Antonio Freeman, 23-year-old Wunderkind
So, in that first season with the Packers, Freeman returned punts and kicks, and he played wide receiver. This must have felt overwhelming for a player who, at the time, was 23 years old. Not that he actually let any of that show on his face at that point. To fans, he looked fearless and athletic, even on days when he felt “used up.” He only made eight catches that season. Just a year later, Freeman emerged as the team’s number one wideout. He really started racking up great looking stats in the 1996 season. His best season was in 1998, when he led the NFL in receiving with 1,424 yards. That season also earned him a ticket to the Pro Bowl.

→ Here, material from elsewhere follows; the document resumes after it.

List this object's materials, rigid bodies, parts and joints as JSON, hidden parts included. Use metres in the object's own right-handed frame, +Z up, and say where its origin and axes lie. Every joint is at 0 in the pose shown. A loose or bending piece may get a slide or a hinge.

Of course it helped, but honestly, that wasn’t just because he had Brett Favre throwing the ball at him, either.
A Downward Spiral
By the time we got to Super Bowl XXXI, Freeman had earned his Super Bowl ring fair and square. Eventually, though, came an off-season, right after a big signing bonus. Head coach Ray Rhodes was fired by then general manager Ray Wolf due to a lack of team discipline under Rhodes’ direction in 1999. At first, new coach Mike Sherman went easy on Freeman, who broke a string of rules early in the 2000 season. For example, when Freeman didn’t return on time after an October bye week, Sherman fined him. He could have suspended him, but he didn’t. Then there was a long string of other transgressions, missed practices and meetings.

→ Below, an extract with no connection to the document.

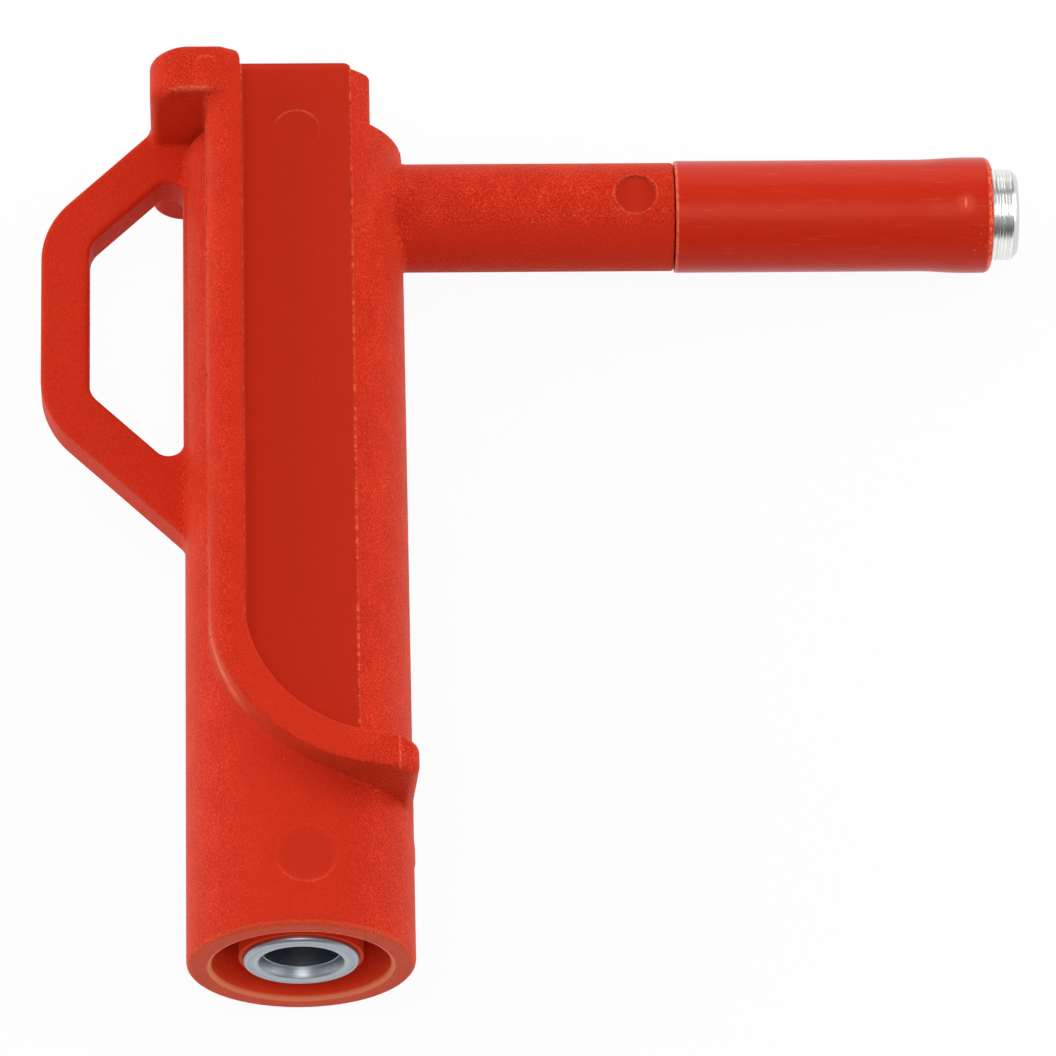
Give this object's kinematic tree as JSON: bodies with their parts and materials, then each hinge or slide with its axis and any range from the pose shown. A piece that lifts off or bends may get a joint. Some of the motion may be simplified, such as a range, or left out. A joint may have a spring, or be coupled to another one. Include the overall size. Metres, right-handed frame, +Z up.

The league fined Freeman $10,000 after he slapped the ball out of an official’s hand in a loss at Tampa. That unsportsmanlike conduct penalty cost the Packers 15 yards, pushing the team out of field-goal range. At the same time, Freeman seemed a mess off the field as well. There were fines, a probation, and community service meted out for obstructing police officers. Then came driver’s license suspensions and failing to show up for a court hearing, and multiple speeding tickets. In light of the Rhodes “lack of team discipline” firing, Sherman eventually had to do something. He suspended Freeman for the final game of the season after he missed yet another team meeting. By then, all the little missteps on and off the field had cost Freeman $50,000 in fines off the field and evolved into bigger issues on the field.
Freeman had become the “star with an attitude.” He returned to play for the Packers in 2001, but in 2002, Freeman went to play for the Philadelphia Eagles. A fresh start, perhaps, but the Packers missed him, and he seemed to echo that sentiment. In 2003, Sherman and Freeman had a sit-down to hash out their differences. Freeman came back to play for Green Bay, and played his final game with the team in January of 2004. He did suit up for the Miami Dolphins during training camp in 2004, but was only ever an offseason and practice squad member of the team. In the end, he signed with the Packers in 2007 to retire with the team.
Forgive, Forget and Celebrate
It is really unfortunate that this bad boy image has marred the memory of this otherwise illustrious career. As stated earlier, fans remember Freeman in Super Bowl XXXI. He made a dent in the stats, broke several records. In 2005 ESPN named the “He Did What” catch as the greatest play in the history of Monday Night Football. He won the 2006 Pop Warner Award for his work with youth. 2017 marks the third year that Freeman has participated in the annual Tellurian Celebrity Golf Tournament. The event is held in support of those recovering from drug addiction. Nobody is saying that he’s doing any of those things now to erase that bad image. On the other hand, maybe it’s time to forgive and forget? Or, maybe try to celebrate the good parts of this exceptional career more than previously.